For chimney setup, there are a couple things to note. First, you should always run your chimney through a heat-resistant stove jack rather than simply “cutting a hole” in your tent. We highly recommend either purchasing a reliable tent with a stove jack already installed, or sticking to canvas tents and installing a high-quality aftermarket stove jack for this purpose. Second, you should always use a spark arrestor inside or on top of your chimney. Spark arrestors catch any sparks that find their way out of your stove and into the flue, and prevent them from landing on unprotected portions of your tent. A single spark is all it takes to start a fire either on your tent on in the surrounding wilderness, so don’t ever light your stove without an arrestor in place.

Finally, you need a fire extinguisher inside the tent.
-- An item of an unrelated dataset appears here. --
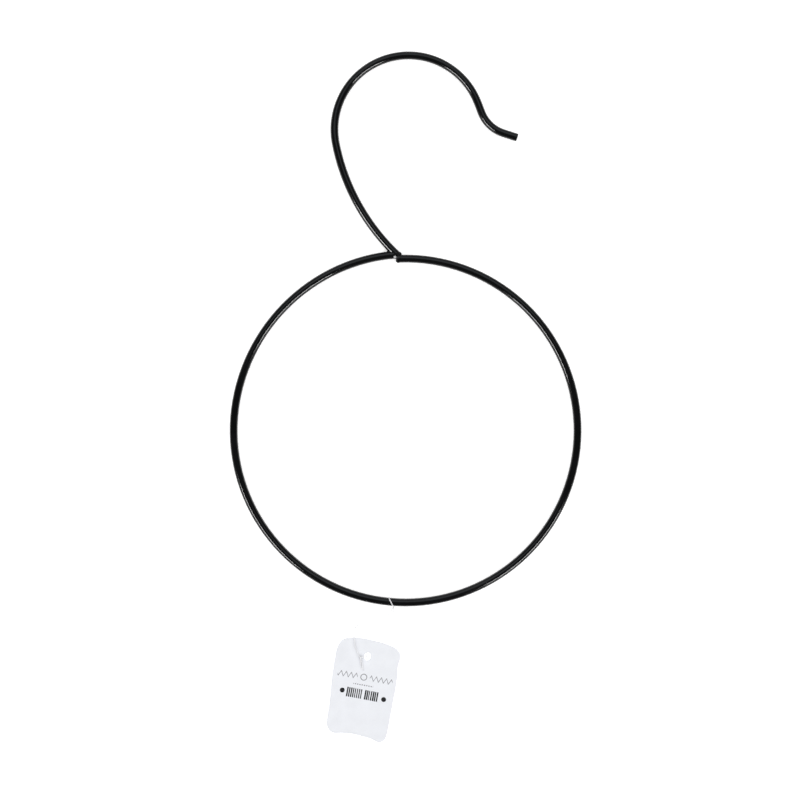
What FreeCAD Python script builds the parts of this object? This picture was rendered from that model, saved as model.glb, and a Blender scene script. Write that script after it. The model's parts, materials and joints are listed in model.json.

Should your stove malfunction or your tent or gear begin to catch fire, a fire extinguisher can save your life. Feel free to bring a full-sized extinguisher along if you want, but personally, we recommend a simple compact one you can leave beside your sleeping area like the Smoke Doctor Fire Dog.

The Smoke Doctor Fire Dog

Conclusion

Pound for pound, the Camp Chef Alpine wood stove won our pick for the best camp stove due to its quality construction, useful features, and excellent cooking potential. Ultimately its large size is its only limitation, but if you’ve got the space this stove will last a lifetime.

If you’re looking for something more compact, you just can’t go wrong with the Winnerwell Fastfold Titanium, or its more budget-minded counterpart, the Danchel Titanium Ultralight.

The Winnerwell Fastfold Titanium – Photo from manufacturer

And while every stove on our list is a great pick, tent stove beginners or those looking to get started for the least money possible will have a great time getting to know the Guide Gear Outdoor Stove.